Source data
## Begin


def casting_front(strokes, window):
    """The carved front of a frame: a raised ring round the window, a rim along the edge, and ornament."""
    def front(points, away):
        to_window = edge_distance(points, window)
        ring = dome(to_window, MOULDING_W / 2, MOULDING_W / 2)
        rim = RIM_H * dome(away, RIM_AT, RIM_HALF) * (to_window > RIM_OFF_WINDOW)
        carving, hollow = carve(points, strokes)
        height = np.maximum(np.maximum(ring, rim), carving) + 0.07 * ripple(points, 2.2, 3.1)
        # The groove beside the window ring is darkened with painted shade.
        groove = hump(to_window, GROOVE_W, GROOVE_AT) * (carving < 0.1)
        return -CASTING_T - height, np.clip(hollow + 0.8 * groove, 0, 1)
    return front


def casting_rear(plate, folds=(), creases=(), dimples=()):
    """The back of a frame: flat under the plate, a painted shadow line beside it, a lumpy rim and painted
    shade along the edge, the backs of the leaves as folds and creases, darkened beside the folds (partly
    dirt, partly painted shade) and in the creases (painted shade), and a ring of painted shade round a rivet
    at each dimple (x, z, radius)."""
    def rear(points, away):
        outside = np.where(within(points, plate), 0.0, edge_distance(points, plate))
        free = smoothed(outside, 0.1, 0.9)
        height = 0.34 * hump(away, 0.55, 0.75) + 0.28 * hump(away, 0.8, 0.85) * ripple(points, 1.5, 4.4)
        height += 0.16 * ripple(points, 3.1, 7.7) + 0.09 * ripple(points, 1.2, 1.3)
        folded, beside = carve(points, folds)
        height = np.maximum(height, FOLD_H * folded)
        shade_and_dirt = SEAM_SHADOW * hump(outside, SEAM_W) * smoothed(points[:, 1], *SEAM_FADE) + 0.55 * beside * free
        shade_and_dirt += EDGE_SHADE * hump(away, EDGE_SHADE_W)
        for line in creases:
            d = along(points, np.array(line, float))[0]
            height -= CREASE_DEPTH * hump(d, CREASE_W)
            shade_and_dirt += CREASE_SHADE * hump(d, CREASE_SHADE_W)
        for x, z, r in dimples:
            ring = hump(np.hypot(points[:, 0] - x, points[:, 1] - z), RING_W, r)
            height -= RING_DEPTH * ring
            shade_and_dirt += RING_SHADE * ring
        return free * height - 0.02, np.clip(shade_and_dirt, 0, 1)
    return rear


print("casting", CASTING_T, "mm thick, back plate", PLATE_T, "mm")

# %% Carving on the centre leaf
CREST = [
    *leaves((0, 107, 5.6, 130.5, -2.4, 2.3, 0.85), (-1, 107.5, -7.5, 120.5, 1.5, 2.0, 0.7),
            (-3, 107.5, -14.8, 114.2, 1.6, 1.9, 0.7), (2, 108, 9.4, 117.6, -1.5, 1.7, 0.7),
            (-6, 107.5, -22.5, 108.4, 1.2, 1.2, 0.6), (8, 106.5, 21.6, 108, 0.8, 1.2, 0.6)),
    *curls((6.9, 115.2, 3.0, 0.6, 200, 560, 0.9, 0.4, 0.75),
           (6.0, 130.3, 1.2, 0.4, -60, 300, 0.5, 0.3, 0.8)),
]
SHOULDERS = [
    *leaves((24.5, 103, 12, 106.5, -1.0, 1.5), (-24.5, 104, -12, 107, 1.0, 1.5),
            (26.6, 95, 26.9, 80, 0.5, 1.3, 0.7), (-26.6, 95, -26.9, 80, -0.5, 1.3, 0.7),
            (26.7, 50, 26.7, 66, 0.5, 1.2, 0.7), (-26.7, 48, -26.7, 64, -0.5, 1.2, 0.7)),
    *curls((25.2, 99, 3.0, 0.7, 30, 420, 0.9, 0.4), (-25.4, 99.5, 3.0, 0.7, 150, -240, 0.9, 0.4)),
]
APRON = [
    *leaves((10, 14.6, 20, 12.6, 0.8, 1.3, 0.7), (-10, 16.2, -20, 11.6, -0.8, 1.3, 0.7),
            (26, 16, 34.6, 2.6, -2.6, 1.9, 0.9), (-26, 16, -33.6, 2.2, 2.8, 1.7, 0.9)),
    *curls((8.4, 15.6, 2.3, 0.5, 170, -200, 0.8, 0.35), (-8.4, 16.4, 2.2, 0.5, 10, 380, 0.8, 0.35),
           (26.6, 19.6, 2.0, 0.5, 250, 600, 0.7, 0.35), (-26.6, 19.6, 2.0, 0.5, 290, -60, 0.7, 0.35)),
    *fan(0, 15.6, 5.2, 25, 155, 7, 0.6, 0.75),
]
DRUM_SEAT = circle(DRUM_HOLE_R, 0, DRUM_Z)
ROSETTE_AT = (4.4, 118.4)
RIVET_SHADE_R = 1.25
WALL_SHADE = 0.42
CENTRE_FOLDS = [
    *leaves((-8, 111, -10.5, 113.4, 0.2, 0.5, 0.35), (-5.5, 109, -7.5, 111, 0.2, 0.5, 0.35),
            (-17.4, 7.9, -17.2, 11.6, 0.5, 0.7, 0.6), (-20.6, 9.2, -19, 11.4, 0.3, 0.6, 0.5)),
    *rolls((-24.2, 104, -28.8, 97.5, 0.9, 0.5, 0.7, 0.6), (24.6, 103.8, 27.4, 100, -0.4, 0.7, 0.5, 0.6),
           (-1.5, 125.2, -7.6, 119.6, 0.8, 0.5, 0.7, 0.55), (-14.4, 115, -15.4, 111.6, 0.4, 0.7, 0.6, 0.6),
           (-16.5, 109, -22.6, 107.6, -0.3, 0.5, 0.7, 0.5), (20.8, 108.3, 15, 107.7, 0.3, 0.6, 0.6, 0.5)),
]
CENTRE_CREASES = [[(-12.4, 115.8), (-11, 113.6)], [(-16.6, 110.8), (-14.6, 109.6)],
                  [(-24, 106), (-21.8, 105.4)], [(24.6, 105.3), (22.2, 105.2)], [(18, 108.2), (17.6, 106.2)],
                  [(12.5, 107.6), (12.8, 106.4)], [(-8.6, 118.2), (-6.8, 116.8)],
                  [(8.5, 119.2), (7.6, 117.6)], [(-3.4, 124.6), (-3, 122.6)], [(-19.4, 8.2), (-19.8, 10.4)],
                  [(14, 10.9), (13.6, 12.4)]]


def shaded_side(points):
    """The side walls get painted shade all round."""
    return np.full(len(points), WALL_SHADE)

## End

Problem description
Each line of the material should be duplicated exactly, please.

Complete answer

def casting_front(strokes, window):
    """The carved front of a frame: a raised ring round the window, a rim along the edge, and ornament."""
    def front(points, away):
        to_window = edge_distance(points, window)
        ring = dome(to_window, MOULDING_W / 2, MOULDING_W / 2)
        rim = RIM_H * dome(away, RIM_AT, RIM_HALF) * (to_window > RIM_OFF_WINDOW)
        carving, hollow = carve(points, strokes)
        height = np.maximum(np.maximum(ring, rim), carving) + 0.07 * ripple(points, 2.2, 3.1)
        # The groove beside the window ring is darkened with painted shade.
        groove = hump(to_window, GROOVE_W, GROOVE_AT) * (carving < 0.1)
        return -CASTING_T - height, np.clip(hollow + 0.8 * groove, 0, 1)
    return front


def casting_rear(plate, folds=(), creases=(), dimples=()):
    """The back of a frame: flat under the plate, a painted shadow line beside it, a lumpy rim and painted
    shade along the edge, the backs of the leaves as folds and creases, darkened beside the folds (partly
    dirt, partly painted shade) and in the creases (painted shade), and a ring of painted shade round a rivet
    at each dimple (x, z, radius)."""
    def rear(points, away):
        outside = np.where(within(points, plate), 0.0, edge_distance(points, plate))
        free = smoothed(outside, 0.1, 0.9)
        height = 0.34 * hump(away, 0.55, 0.75) + 0.28 * hump(away, 0.8, 0.85) * ripple(points, 1.5, 4.4)
        height += 0.16 * ripple(points, 3.1, 7.7) + 0.09 * ripple(points, 1.2, 1.3)
        folded, beside = carve(points, folds)
        height = np.maximum(height, FOLD_H * folded)
        shade_and_dirt = SEAM_SHADOW * hump(outside, SEAM_W) * smoothed(points[:, 1], *SEAM_FADE) + 0.55 * beside * free
        shade_and_dirt += EDGE_SHADE * hump(away, EDGE_SHADE_W)
        for line in creases:
            d = along(points, np.array(line, float))[0]
            height -= CREASE_DEPTH * hump(d, CREASE_W)
            shade_and_dirt += CREASE_SHADE * hump(d, CREASE_SHADE_W)
        for x, z, r in dimples:
            ring = hump(np.hypot(points[:, 0] - x, points[:, 1] - z), RING_W, r)
            height -= RING_DEPTH * ring
            shade_and_dirt += RING_SHADE * ring
        return free * height - 0.02, np.clip(shade_and_dirt, 0, 1)
    return rear


print("casting", CASTING_T, "mm thick, back plate", PLATE_T, "mm")

# %% Carving on the centre leaf
CREST = [
    *leaves((0, 107, 5.6, 130.5, -2.4, 2.3, 0.85), (-1, 107.5, -7.5, 120.5, 1.5, 2.0, 0.7),
            (-3, 107.5, -14.8, 114.2, 1.6, 1.9, 0.7), (2, 108, 9.4, 117.6, -1.5, 1.7, 0.7),
            (-6, 107.5, -22.5, 108.4, 1.2, 1.2, 0.6), (8, 106.5, 21.6, 108, 0.8, 1.2, 0.6)),
    *curls((6.9, 115.2, 3.0, 0.6, 200, 560, 0.9, 0.4, 0.75),
           (6.0, 130.3, 1.2, 0.4, -60, 300, 0.5, 0.3, 0.8)),
]
SHOULDERS = [
    *leaves((24.5, 103, 12, 106.5, -1.0, 1.5), (-24.5, 104, -12, 107, 1.0, 1.5),
            (26.6, 95, 26.9, 80, 0.5, 1.3, 0.7), (-26.6, 95, -26.9, 80, -0.5, 1.3, 0.7),
            (26.7, 50, 26.7, 66, 0.5, 1.2, 0.7), (-26.7, 48, -26.7, 64, -0.5, 1.2, 0.7)),
    *curls((25.2, 99, 3.0, 0.7, 30, 420, 0.9, 0.4), (-25.4, 99.5, 3.0, 0.7, 150, -240, 0.9, 0.4)),
]
APRON = [
    *leaves((10, 14.6, 20, 12.6, 0.8, 1.3, 0.7), (-10, 16.2, -20, 11.6, -0.8, 1.3, 0.7),
            (26, 16, 34.6, 2.6, -2.6, 1.9, 0.9), (-26, 16, -33.6, 2.2, 2.8, 1.7, 0.9)),
    *curls((8.4, 15.6, 2.3, 0.5, 170, -200, 0.8, 0.35), (-8.4, 16.4, 2.2, 0.5, 10, 380, 0.8, 0.35),
           (26.6, 19.6, 2.0, 0.5, 250, 600, 0.7, 0.35), (-26.6, 19.6, 2.0, 0.5, 290, -60, 0.7, 0.35)),
    *fan(0, 15.6, 5.2, 25, 155, 7, 0.6, 0.75),
]
DRUM_SEAT = circle(DRUM_HOLE_R, 0, DRUM_Z)
ROSETTE_AT = (4.4, 118.4)
RIVET_SHADE_R = 1.25
WALL_SHADE = 0.42
CENTRE_FOLDS = [
    *leaves((-8, 111, -10.5, 113.4, 0.2, 0.5, 0.35), (-5.5, 109, -7.5, 111, 0.2, 0.5, 0.35),
            (-17.4, 7.9, -17.2, 11.6, 0.5, 0.7, 0.6), (-20.6, 9.2, -19, 11.4, 0.3, 0.6, 0.5)),
    *rolls((-24.2, 104, -28.8, 97.5, 0.9, 0.5, 0.7, 0.6), (24.6, 103.8, 27.4, 100, -0.4, 0.7, 0.5, 0.6),
           (-1.5, 125.2, -7.6, 119.6, 0.8, 0.5, 0.7, 0.55), (-14.4, 115, -15.4, 111.6, 0.4, 0.7, 0.6, 0.6),
           (-16.5, 109, -22.6, 107.6, -0.3, 0.5, 0.7, 0.5), (20.8, 108.3, 15, 107.7, 0.3, 0.6, 0.6, 0.5)),
]
CENTRE_CREASES = [[(-12.4, 115.8), (-11, 113.6)], [(-16.6, 110.8), (-14.6, 109.6)],
                  [(-24, 106), (-21.8, 105.4)], [(24.6, 105.3), (22.2, 105.2)], [(18, 108.2), (17.6, 106.2)],
                  [(12.5, 107.6), (12.8, 106.4)], [(-8.6, 118.2), (-6.8, 116.8)],
                  [(8.5, 119.2), (7.6, 117.6)], [(-3.4, 124.6), (-3, 122.6)], [(-19.4, 8.2), (-19.8, 10.4)],
                  [(14, 10.9), (13.6, 12.4)]]


def shaded_side(points):
    """The side walls get painted shade all round."""
    return np.full(len(points), WALL_SHADE)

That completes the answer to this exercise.